As he was in remand, Mr Qureshi did not attend several of his rostered shifts and his employer who had received no communication from Mr Qureshi or explanation had concluded that he had abandoned his employment.   Mr Qureshi’s employer had issued a letter on 11 April 2023 and a subsequent letter on 18 April 2023 warning Mr Qureshi that his employment would be considered abandoned if he did not provide an explanation for his absence or attend work. As he was in remand, Mr Qureshi did not receive these letters until after he was released at which time his employment with the Respondent had already come to an end. 

It was the Applicant’s case that he was dismissed by the Respondent and that it was the letter sent by them on 18 April 2023 that brought the employment relationship to an end. He argued that there was no abandonment of employment as he had taken all reasonable steps he could to inform work of his absence whilst on remand. 
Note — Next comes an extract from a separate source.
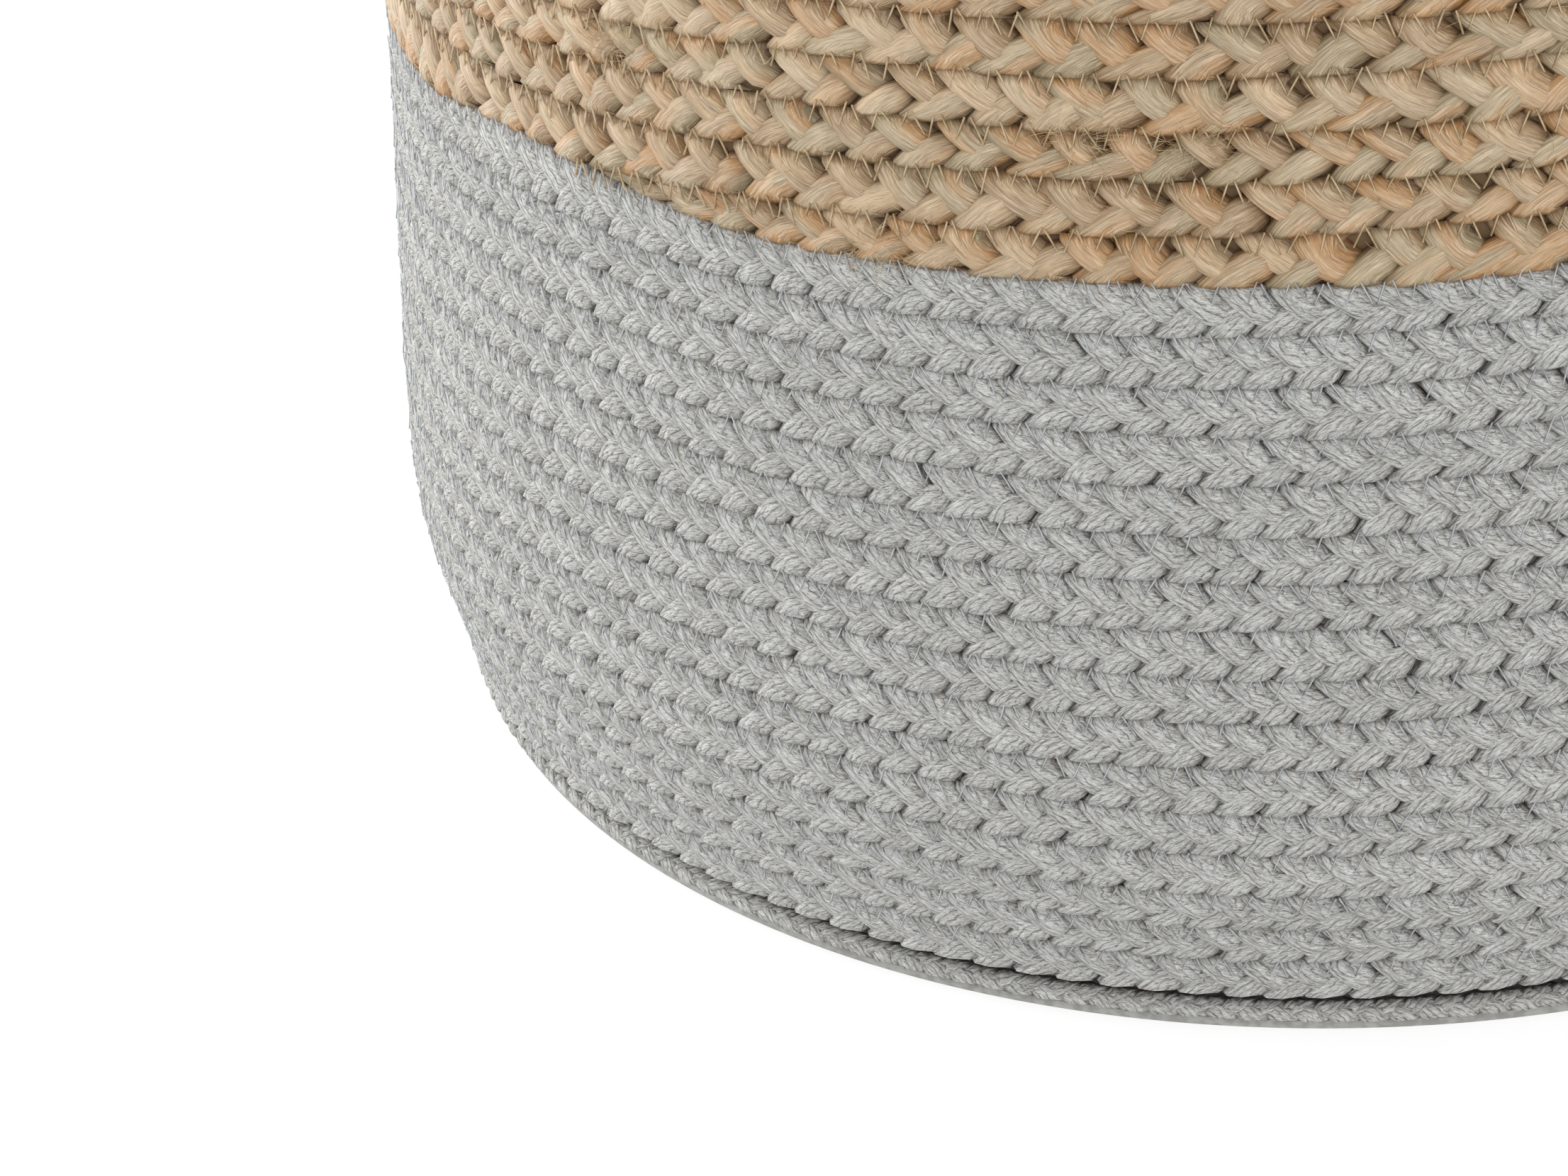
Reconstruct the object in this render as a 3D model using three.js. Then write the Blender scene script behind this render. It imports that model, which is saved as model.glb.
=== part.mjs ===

It was the Respondent’s case that the Applicant was not dismissed and instead that he had repudiated his contract by not turning up to multiple shifts in the three week period. 

Unfortunately for Mr Qureshi, despite his attempts to notify his employer, the test for repudiation of a contract is determined objectively and it is unnecessary to consider subjective intentions of the employee. In concluding that the behaviour was repudiatory the Deputy President highlighted the following: 

Mr Ali Qureshi failed to attend multiple rostered shifts without approval and without prior warning or timely explanation. The obligation to turn up to work at the appointed place and time was an essential feature of his employment as a security officer. The employer had no insight into the reason for his non-attendance. The employer took reasonable steps to alert Mr Ali Qureshi to his obligation on each occasion he missed a shift. After an absence of six shifts, I am satisfied that the failure to attend for work as rostered so struck at the heart of Mr Ali Qureshi’s employment obligations that it objectively signified an inability (although not an intention) to render substantial performance of the contract. 

The next question to be determined was whether the acceptance of the repudiatory conduct was a dismissal at the employer or the employee’s initiative. In citing previous decisions of the full bench of the Fair Work Commission, the Deputy President highlighted that when the objective test for abandonment of employment has been met, the termination will be considered to be at the employee’s initiative, and therefore found that Mr Qureshi was not dismissed under the Fair Work Act 2009 (Cth). 

Despite finding that Mr Qureshi was not dismissed the Deputy President then considered whether the dismissal was harsh, unjust or unreasonable in the event they had erred in finding Mr Qureshi wasn’t dismissed. The Deputy President concluded that although the dismissal had harsh consequences for Mr Qureshi and was ultimately borne out of unfortunate circumstances, the dismissal would not have been unfair if the Commission were required to rule on it.